The weather had improved too. Each day the sun shone in a bright clear blue sky and a little breeze blew in from the sea. Gueron was a tropical paradise with glittering white sands bordered by dark cool palms and the nile green sea invited one to swim in it for ever. At dusk the wide verandah of the house overlooking the sea was a delightful place to sit until the mosquitoes drove us under our nets.

Paddy had a wonderful time sailing his fleet of palm leaf boats, learning to swim and scooping up the tiny fish which skittered along on the surface of the water. While Tomasa sat with the children, her son-in-law Benito took Barbara, Ren and me to the fish traps and taught us how to spear fish. Ren soon learned but Barbara and I were slow. The trap was a quarter of a mile from the beach. It was fan shaped and made of bamboo wood poles which were thrust into the sand very close together.
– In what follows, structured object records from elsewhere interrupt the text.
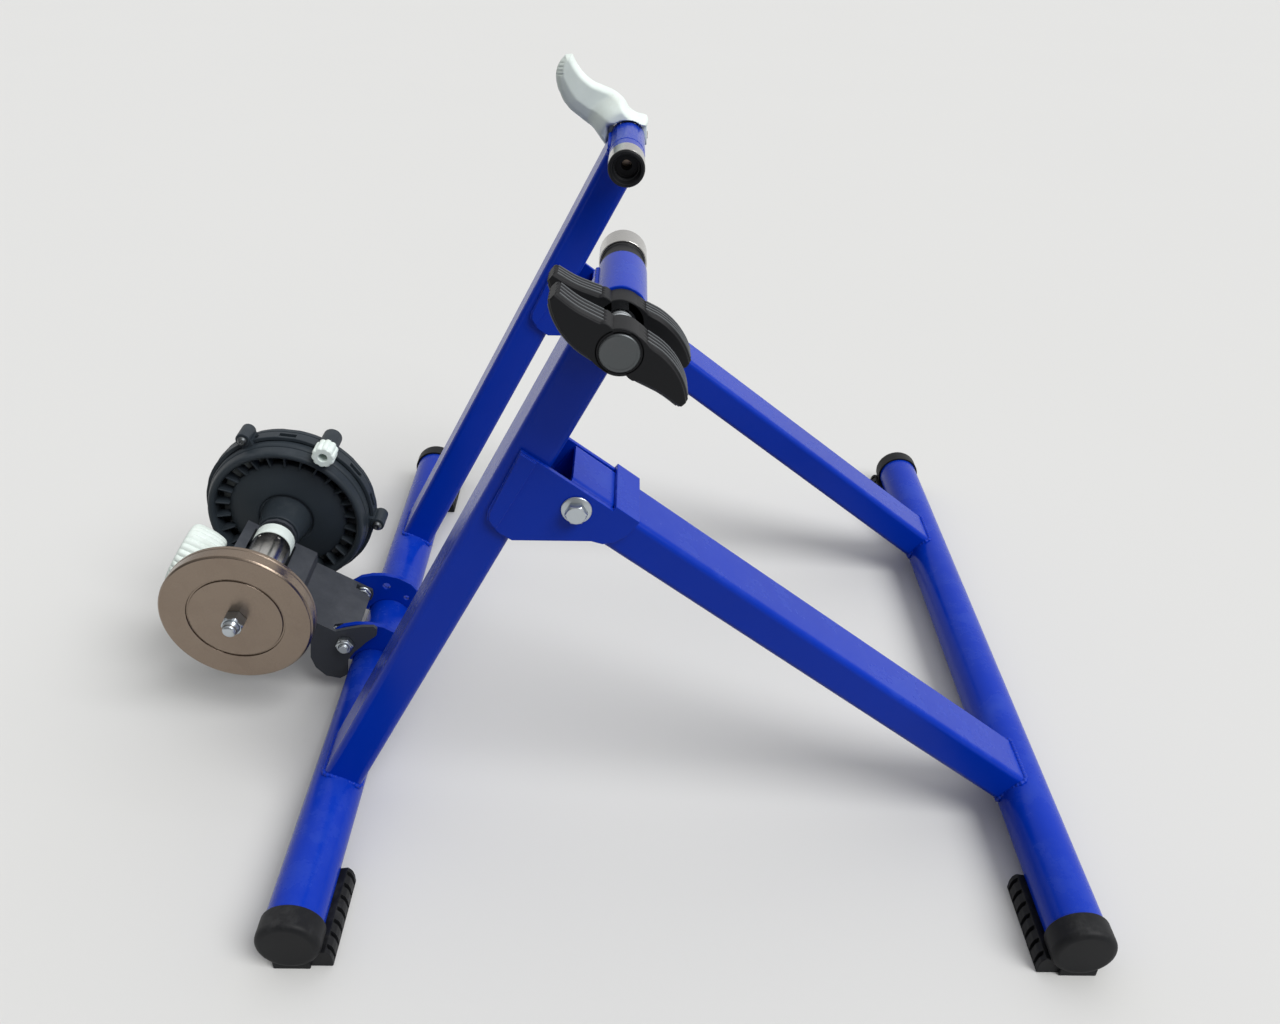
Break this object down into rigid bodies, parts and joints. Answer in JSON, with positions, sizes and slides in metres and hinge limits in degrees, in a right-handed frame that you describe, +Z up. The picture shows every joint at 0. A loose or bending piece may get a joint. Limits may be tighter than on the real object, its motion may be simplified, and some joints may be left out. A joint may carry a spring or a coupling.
{
  "type": "wheel-on bicycle turbo trainer",
  "caption": "Folding bicycle trainer that clamps the rear axle and presses the tyre on a roller with a flywheel and a magnetic brake.",
  "frame": {"origin": "on the ground under the middle of the whole trainer, at the centre of the bounding box's bottom", "axes": "+X from the roller towards the front base tube, +Y along the base tubes, the axle and the roller, +Z up"},
  "size_m": [0.6918, 0.607, 0.4638],
  "materials": {
    "frame_blue": "glossy blue powder coat with light scuffs",
    "black_plastic": "satin black moulded plastic",
    "brake_plastic": "satin blue-black moulded plastic",
    "white_plastic": "satin off-white moulded plastic",
    "zinc": "zinc-plated steel",
    "turned_steel": "turned bare steel",
    "polished_steel": "polished plated steel",
    "dark_steel": "dull dark steel",
    "grey_paint": "dark grey textured powder coat"
  },
  "bodies": {
    "rear_frame": {"rear_tube": "frame_blue", "near_post": "frame_blue", "far_post": "frame_blue", "near_leg_bracket": "frame_blue", "far_leg_bracket": "frame_blue", "near_sleeve": "frame_blue", "far_sleeve": "frame_blue", "near_ear": "frame_blue", "far_ear": "frame_blue", "ear_screw": "zinc", "rear_near_cap": "black_plastic", "rear_far_cap": "black_plastic", "near_leg_bush": "turned_steel", "far_leg_bush": "turned_steel", "near_pivot_bolt": "zinc", "near_pivot_nut": "zinc", "far_pivot_bolt": "zinc", "far_pivot_nut": "zinc", "cradle_near_bolt": "zinc", "cradle_near_nut": "zinc", "cradle_far_bolt": "zinc", "cradle_far_nut": "zinc", "cam_pin": "turned_steel", "return_spring": "turned_steel"},
    "front_legs": {"front_tube": "frame_blue", "near_leg": "frame_blue", "far_leg": "frame_blue", "front_near_cap": "black_plastic", "front_far_cap": "black_plastic"},
    "near_cup": {"near_cup_collar": "black_plastic", "near_cup_ring": "polished_steel"},
    "clamp_screw": {"clamp_screw": "polished_steel", "adjuster_lever": "black_plastic", "adjuster_disc": "dark_steel"},
    "lock_lever": {"lock_lever": "black_plastic"},
    "cam_lever": {"cam_lever": "white_plastic"},
    "far_plunger": {"far_cup": "black_plastic", "far_cup_ring": "polished_steel", "plunger_collar": "frame_blue", "plunger_rod": "turned_steel"},
    "cradle": {"cradle": "grey_paint", "near_bearing": "turned_steel", "far_bearing": "turned_steel", "brake_front_shell": "brake_plastic", "brake_back_shell": "brake_plastic", "housing_screw_1": "dark_steel", "housing_screw_2": "dark_steel", "housing_screw_3": "dark_steel"},
    "roller": {"roller": "polished_steel", "roller_ring": "white_plastic", "roller_shaft": "turned_steel", "flywheel": "turned_steel", "flywheel_nut": "zinc", "flywheel_spacer": "turned_steel", "brake_rotor": "dark_steel"},
    "magnet_carrier": {"magnet_carrier": "black_plastic"},
    "cable_adjuster": {"cable_adjuster": "white_plastic"},
    "swivel_block": {"swivel_block": "zinc"},
    "tension_screw": {"tension_screw": "zinc"},
    "tension_knob": {"tension_knob": "white_plastic"}
  },
  "joints": [
    {"name": "fold", "type": "hinge", "parent": "rear_frame", "child": "front_legs", "pos_m": [0.0013, 0, 0.27298], "axis": [0, 1, 0], "range_deg": [0, 80]},
    {"name": "near_cup_feed", "type": "slide", "parent": "rear_frame", "child": "near_cup", "axis": [0, 1, 0], "range_m": [0, 0.0075]},
    {"name": "clamp_screw_turn", "type": "hinge", "parent": "near_cup", "child": "clamp_screw", "pos_m": [0.02734, -0.1835, 0.4026], "axis": [0, 1, 0], "range_deg": [0, 1080]},
    {"name": "lock_turn", "type": "hinge", "parent": "rear_frame", "child": "lock_lever", "pos_m": [0.02734, -0.1945, 0.4026], "axis": [0, 1, 0], "range_deg": [-120, 0]},
    {"name": "cam_turn", "type": "hinge", "parent": "rear_frame", "child": "cam_lever", "pos_m": [0.02734, 0.1885, 0.4026], "axis": [-1, 0, 0], "range_deg": [0, 175]},
    {"name": "plunger_slide", "type": "slide", "parent": "rear_frame", "child": "far_plunger", "axis": [0, -1, 0], "range_m": [0, 0.0069], "deforming": ["return_spring"]},
    {"name": "cradle_tilt", "type": "hinge", "parent": "rear_frame", "child": "cradle", "pos_m": [-0.19813, -0.0055, 0.051], "axis": [0, 1, 0], "range_deg": [0, 31]},
    {"name": "roller_spin", "type": "hinge", "parent": "cradle", "child": "roller", "pos_m": [-0.26315, -0.0055, 0.10991], "axis": [0, 1, 0], "continuous": true},
    {"name": "magnet_turn", "type": "hinge", "parent": "cradle", "child": "magnet_carrier", "pos_m": [-0.26315, 0.0765, 0.10991], "axis": [0, 1, 0], "range_deg": [0, 30]},
    {"name": "cable_adjuster_turn", "type": "hinge", "parent": "cradle", "child": "cable_adjuster", "pos_m": [-0.22049, 0.0545, 0.17485], "axis": [0, 1, 0], "range_deg": [0, 720]},
    {"name": "swivel_turn", "type": "hinge", "parent": "cradle", "child": "swivel_block", "pos_m": [-0.26043, -0.0055, 0.07103], "axis": [0, 1, 0], "range_deg": [-11, 0]},
    {"name": "tension_slide", "type": "slide", "parent": "swivel_block", "child": "tension_screw", "axis": [0.8563, 0, -0.5165], "range_m": [0, 0.00496]},
    {"name": "knob_turn", "type": "hinge", "parent": "tension_screw", "child": "tension_knob", "pos_m": [-0.26043, -0.0055, 0.07103], "axis": [0.8563, 0, -0.5165], "range_deg": [0, 900]}
  ],
  "couplings": [
    {"joint": "near_cup_feed", "follows": "clamp_screw_turn", "m_per_rad": 0.00039789},
    {"joint": "plunger_slide", "follows": "cam_turn", "m_per_rad": 0.0022282},
    {"joint": "swivel_turn", "follows": "cradle_tilt", "ratio": -0.33938},
    {"joint": "tension_slide", "follows": "cradle_tilt", "m_per_rad": 0.0091519},
    {"joint": "knob_turn", "follows": "cradle_tilt", "ratio": 28.752}
  ]
}
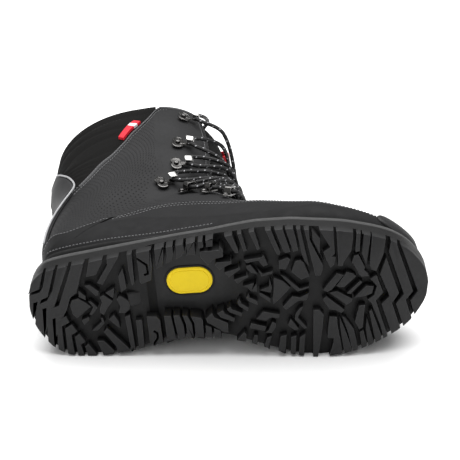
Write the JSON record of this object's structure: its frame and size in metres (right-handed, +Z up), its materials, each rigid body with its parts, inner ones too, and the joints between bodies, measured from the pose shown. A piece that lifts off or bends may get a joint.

They were about a foot taller than high water level. The line of poles converged on a bamboo purse at the handle of the fan. The fish swam unsuspectingly up the wide entrance of the fan and through the narrow opening into the purse. Once inside, few found their way out again. The traps were about two hundred yards wide across. At low tide the fishermen speared or netted the captured fish.

It was delicious standing in the warm water of the trap peering through goggles at the fish darting about on the sandy bottom. It was like being in an aquarium. Flat brown paluds with crimson thumb marks on their gills. Kingfisher blue coral fish and little rainbow fish endlessly and unsuccessfully sought escape. I never really became good at spearing them because what I really liked to do was dive down and swim amongst them and forget all about spearing them. I could feel them sliding past my legs or wriggling in the sand under my feet. We spent many happy hours in the trap. Soon I became so brown that any Japanese could have mistaken me !or a Spaniard or a Mestiza. It was wonderful to be beside the sea again, away from the mosquito ridden bamboo groves we had been hiding in.